> _Direction_: Print the listing below in its entirety, character for character.

> _Dataset content_:
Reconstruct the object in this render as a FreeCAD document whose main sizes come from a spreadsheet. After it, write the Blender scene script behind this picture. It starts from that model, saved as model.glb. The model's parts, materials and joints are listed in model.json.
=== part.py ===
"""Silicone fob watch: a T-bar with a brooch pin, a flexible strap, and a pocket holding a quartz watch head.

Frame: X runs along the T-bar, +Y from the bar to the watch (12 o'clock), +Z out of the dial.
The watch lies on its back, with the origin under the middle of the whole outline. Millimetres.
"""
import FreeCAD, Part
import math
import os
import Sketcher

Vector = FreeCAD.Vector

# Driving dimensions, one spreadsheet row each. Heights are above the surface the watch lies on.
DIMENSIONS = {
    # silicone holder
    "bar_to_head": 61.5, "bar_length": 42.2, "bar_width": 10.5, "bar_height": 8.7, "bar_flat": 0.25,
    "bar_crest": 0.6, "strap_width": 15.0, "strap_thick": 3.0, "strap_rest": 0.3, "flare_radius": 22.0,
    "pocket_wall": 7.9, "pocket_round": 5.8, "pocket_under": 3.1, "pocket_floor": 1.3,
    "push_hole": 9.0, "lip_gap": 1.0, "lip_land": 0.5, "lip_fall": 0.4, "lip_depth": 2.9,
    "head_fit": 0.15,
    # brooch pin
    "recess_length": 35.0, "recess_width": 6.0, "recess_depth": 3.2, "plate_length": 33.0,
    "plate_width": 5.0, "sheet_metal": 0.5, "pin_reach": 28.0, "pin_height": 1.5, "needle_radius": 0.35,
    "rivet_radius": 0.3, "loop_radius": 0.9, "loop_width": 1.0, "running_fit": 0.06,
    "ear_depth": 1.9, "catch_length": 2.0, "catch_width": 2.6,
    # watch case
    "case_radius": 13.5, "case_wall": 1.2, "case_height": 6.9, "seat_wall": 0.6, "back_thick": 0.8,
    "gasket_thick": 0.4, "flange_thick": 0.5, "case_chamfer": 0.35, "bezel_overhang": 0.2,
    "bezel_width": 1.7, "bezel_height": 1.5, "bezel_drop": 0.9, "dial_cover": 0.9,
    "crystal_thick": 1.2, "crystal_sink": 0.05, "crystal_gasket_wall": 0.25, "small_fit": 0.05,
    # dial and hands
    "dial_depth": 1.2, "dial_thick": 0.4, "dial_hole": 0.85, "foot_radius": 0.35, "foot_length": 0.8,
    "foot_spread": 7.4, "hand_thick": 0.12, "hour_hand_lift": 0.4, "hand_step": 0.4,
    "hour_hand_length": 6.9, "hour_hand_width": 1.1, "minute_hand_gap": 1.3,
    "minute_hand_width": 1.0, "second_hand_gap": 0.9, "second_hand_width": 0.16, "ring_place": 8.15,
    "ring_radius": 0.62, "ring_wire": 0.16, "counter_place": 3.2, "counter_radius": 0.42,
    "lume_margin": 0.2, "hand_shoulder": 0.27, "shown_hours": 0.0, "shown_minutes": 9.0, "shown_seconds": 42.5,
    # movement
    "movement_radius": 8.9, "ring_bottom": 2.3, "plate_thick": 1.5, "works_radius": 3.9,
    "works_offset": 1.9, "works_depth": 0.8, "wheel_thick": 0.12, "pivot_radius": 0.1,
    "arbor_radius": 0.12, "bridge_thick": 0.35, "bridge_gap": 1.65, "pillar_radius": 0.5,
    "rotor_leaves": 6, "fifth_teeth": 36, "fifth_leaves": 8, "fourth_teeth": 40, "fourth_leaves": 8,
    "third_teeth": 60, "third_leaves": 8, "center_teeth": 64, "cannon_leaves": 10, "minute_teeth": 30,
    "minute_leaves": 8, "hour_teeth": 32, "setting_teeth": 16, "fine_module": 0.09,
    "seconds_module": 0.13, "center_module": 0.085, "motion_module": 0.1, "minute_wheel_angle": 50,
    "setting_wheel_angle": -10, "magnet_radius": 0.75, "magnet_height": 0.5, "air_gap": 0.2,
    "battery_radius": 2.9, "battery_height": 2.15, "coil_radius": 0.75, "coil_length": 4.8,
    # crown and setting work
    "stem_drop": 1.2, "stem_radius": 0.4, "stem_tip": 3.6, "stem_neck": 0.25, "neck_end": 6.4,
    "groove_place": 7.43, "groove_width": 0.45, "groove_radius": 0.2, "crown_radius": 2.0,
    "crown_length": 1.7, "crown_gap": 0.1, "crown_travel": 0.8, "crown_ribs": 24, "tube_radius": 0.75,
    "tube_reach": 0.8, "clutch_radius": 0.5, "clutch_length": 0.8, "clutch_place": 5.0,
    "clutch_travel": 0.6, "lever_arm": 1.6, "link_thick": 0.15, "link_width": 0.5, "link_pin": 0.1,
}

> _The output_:
Reconstruct the object in this render as a FreeCAD document whose main sizes come from a spreadsheet. After it, write the Blender scene script behind this picture. It starts from that model, saved as model.glb. The model's parts, materials and joints are listed in model.json.
=== part.py ===
"""Silicone fob watch: a T-bar with a brooch pin, a flexible strap, and a pocket holding a quartz watch head.

Frame: X runs along the T-bar, +Y from the bar to the watch (12 o'clock), +Z out of the dial.
The watch lies on its back, with the origin under the middle of the whole outline. Millimetres.
"""
import FreeCAD, Part
import math
import os
import Sketcher

Vector = FreeCAD.Vector

# Driving dimensions, one spreadsheet row each. Heights are above the surface the watch lies on.
DIMENSIONS = {
    # silicone holder
    "bar_to_head": 61.5, "bar_length": 42.2, "bar_width": 10.5, "bar_height": 8.7, "bar_flat": 0.25,
    "bar_crest": 0.6, "strap_width": 15.0, "strap_thick": 3.0, "strap_rest": 0.3, "flare_radius": 22.0,
    "pocket_wall": 7.9, "pocket_round": 5.8, "pocket_under": 3.1, "pocket_floor": 1.3,
    "push_hole": 9.0, "lip_gap": 1.0, "lip_land": 0.5, "lip_fall": 0.4, "lip_depth": 2.9,
    "head_fit": 0.15,
    # brooch pin
    "recess_length": 35.0, "recess_width": 6.0, "recess_depth": 3.2, "plate_length": 33.0,
    "plate_width": 5.0, "sheet_metal": 0.5, "pin_reach": 28.0, "pin_height": 1.5, "needle_radius": 0.35,
    "rivet_radius": 0.3, "loop_radius": 0.9, "loop_width": 1.0, "running_fit": 0.06,
    "ear_depth": 1.9, "catch_length": 2.0, "catch_width": 2.6,
    # watch case
    "case_radius": 13.5, "case_wall": 1.2, "case_height": 6.9, "seat_wall": 0.6, "back_thick": 0.8,
    "gasket_thick": 0.4, "flange_thick": 0.5, "case_chamfer": 0.35, "bezel_overhang": 0.2,
    "bezel_width": 1.7, "bezel_height": 1.5, "bezel_drop": 0.9, "dial_cover": 0.9,
    "crystal_thick": 1.2, "crystal_sink": 0.05, "crystal_gasket_wall": 0.25, "small_fit": 0.05,
    # dial and hands
    "dial_depth": 1.2, "dial_thick": 0.4, "dial_hole": 0.85, "foot_radius": 0.35, "foot_length": 0.8,
    "foot_spread": 7.4, "hand_thick": 0.12, "hour_hand_lift": 0.4, "hand_step": 0.4,
    "hour_hand_length": 6.9, "hour_hand_width": 1.1, "minute_hand_gap": 1.3,
    "minute_hand_width": 1.0, "second_hand_gap": 0.9, "second_hand_width": 0.16, "ring_place": 8.15,
    "ring_radius": 0.62, "ring_wire": 0.16, "counter_place": 3.2, "counter_radius": 0.42,
    "lume_margin": 0.2, "hand_shoulder": 0.27, "shown_hours": 0.0, "shown_minutes": 9.0, "shown_seconds": 42.5,
    # movement
    "movement_radius": 8.9, "ring_bottom": 2.3, "plate_thick": 1.5, "works_radius": 3.9,
    "works_offset": 1.9, "works_depth": 0.8, "wheel_thick": 0.12, "pivot_radius": 0.1,
    "arbor_radius": 0.12, "bridge_thick": 0.35, "bridge_gap": 1.65, "pillar_radius": 0.5,
    "rotor_leaves": 6, "fifth_teeth": 36, "fifth_leaves": 8, "fourth_teeth": 40, "fourth_leaves": 8,
    "third_teeth": 60, "third_leaves": 8, "center_teeth": 64, "cannon_leaves": 10, "minute_teeth": 30,
    "minute_leaves": 8, "hour_teeth": 32, "setting_teeth": 16, "fine_module": 0.09,
    "seconds_module": 0.13, "center_module": 0.085, "motion_module": 0.1, "minute_wheel_angle": 50,
    "setting_wheel_angle": -10, "magnet_radius": 0.75, "magnet_height": 0.5, "air_gap": 0.2,
    "battery_radius": 2.9, "battery_height": 2.15, "coil_radius": 0.75, "coil_length": 4.8,
    # crown and setting work
    "stem_drop": 1.2, "stem_radius": 0.4, "stem_tip": 3.6, "stem_neck": 0.25, "neck_end": 6.4,
    "groove_place": 7.43, "groove_width": 0.45, "groove_radius": 0.2, "crown_radius": 2.0,
    "crown_length": 1.7, "crown_gap": 0.1, "crown_travel": 0.8, "crown_ribs": 24, "tube_radius": 0.75,
    "tube_reach": 0.8, "clutch_radius": 0.5, "clutch_length": 0.8, "clutch_place": 5.0,
    "clutch_travel": 0.6, "lever_arm": 1.6, "link_thick": 0.15, "link_width": 0.5, "link_pin": 0.1,
}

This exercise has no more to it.